I can’t put myself in their sandals, but given their understanding of natural phenomena, they probably rather quickly concluded that the trembling of the earth and the darkening of the sun was a direct intervention on the part of a wrathful God.

And what will be the result of all this?

“I will turn your feasts into mourning, and all your songs into lamentation; I will bring sackcloth on all loins, and baldness on every head; I will make it like the mourning for an only son, and the end of it like a bitter day.”

To expand our emotional feel for this verse, I would like to share two other translations. In the Contemporary English Version we read, “Your festivals and joyful singing will turn into sorrow.

“You will wear sackcloth and shave your heads, as you would at the death of your only son. It will be a horrible day.”

In Eugene Peterson’s translation, we read, “I’ll turn your parties into funerals and make every song you sing a dirge. Everyone will walk around in rags, with sunken eyes and bald heads. Think of the worst that could happen--your only son, say, murdered.

“That’s a hint of Judgment Day--that and much more.”

Amos continues:

“The time is surely coming, says the Lord God, when I will send a famine on the land; not a famine of bread, or a thirst for water, but of hearing the words of the Lord.”

“They shall wander from sea to sea, and from north to east; they shall run to and fro, seeking the word of the Lord, but they shall not find it.”

Martin Luther wrote, in his Lectures on the Minor Prophets, “This is the last blow. it is the worst, the most wretched of all.

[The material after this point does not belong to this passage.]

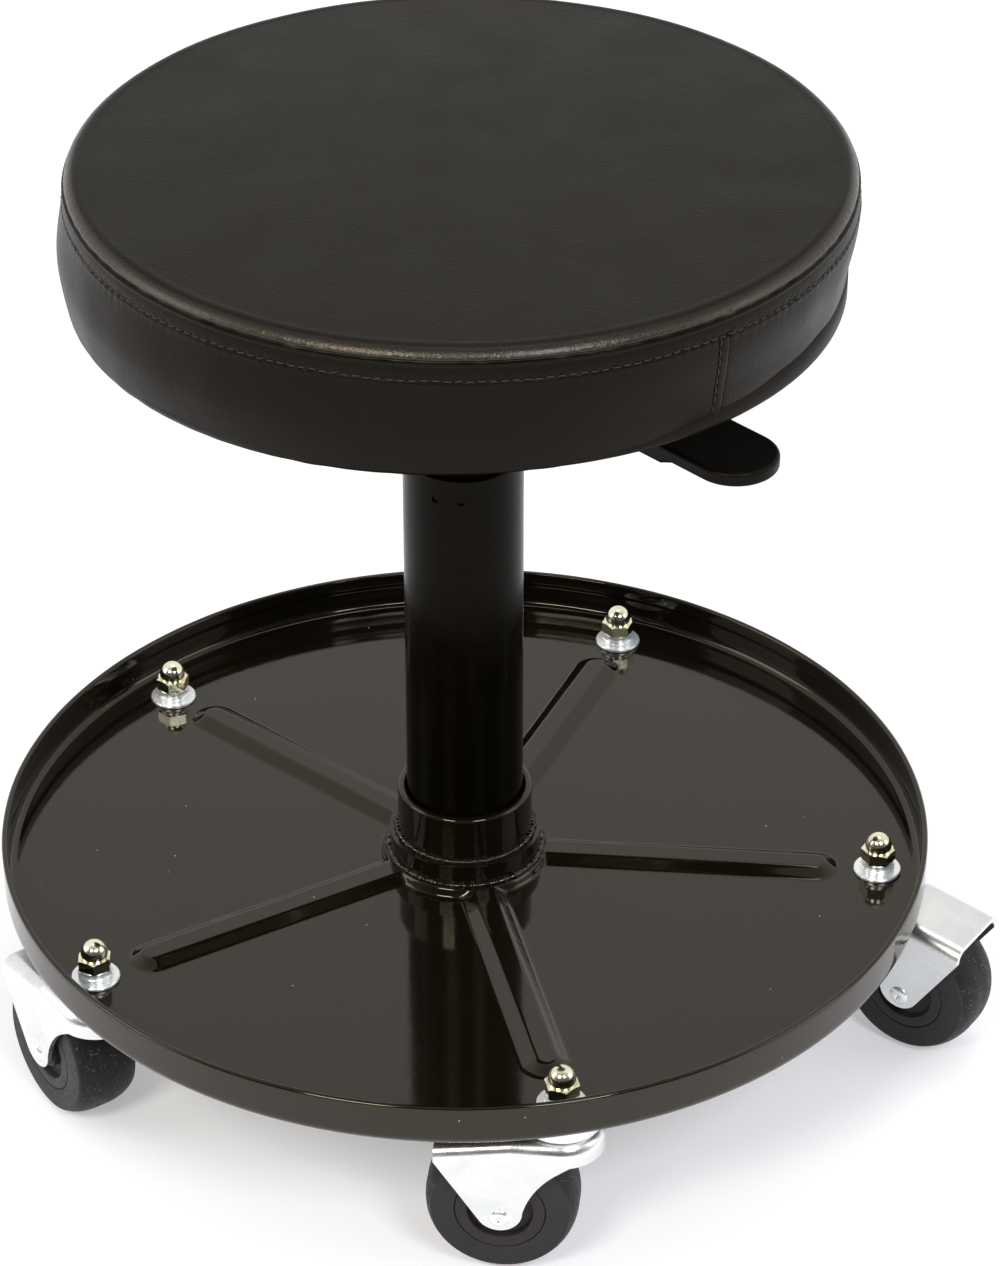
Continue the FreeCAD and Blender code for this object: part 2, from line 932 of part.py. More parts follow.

All the rest of the blows would be bearable, but this is absolutely horrible.

He is threatening to take away the genuine prophets and true Word of God, so that there is no one to preach even if men were most eager to wish to hear the Word and would run here and there to hear it.”

The question is raised, “If we ignore the word God has set before us, what more can God do for us?”

Well, I hate to leave a sermon on a negative note, even if that may be what we need to hear.

So I would call your attention to the next and final chapter of Amos, chapter 9. God does not give up on his people.

In the fourteenth verse we read, “I will restore the fortunes of my people Israel, and they shall rebuild the ruined cities and inhabit them; they shall plant vineyards and drink their wine, and they shall make gardens and eat their fruit.”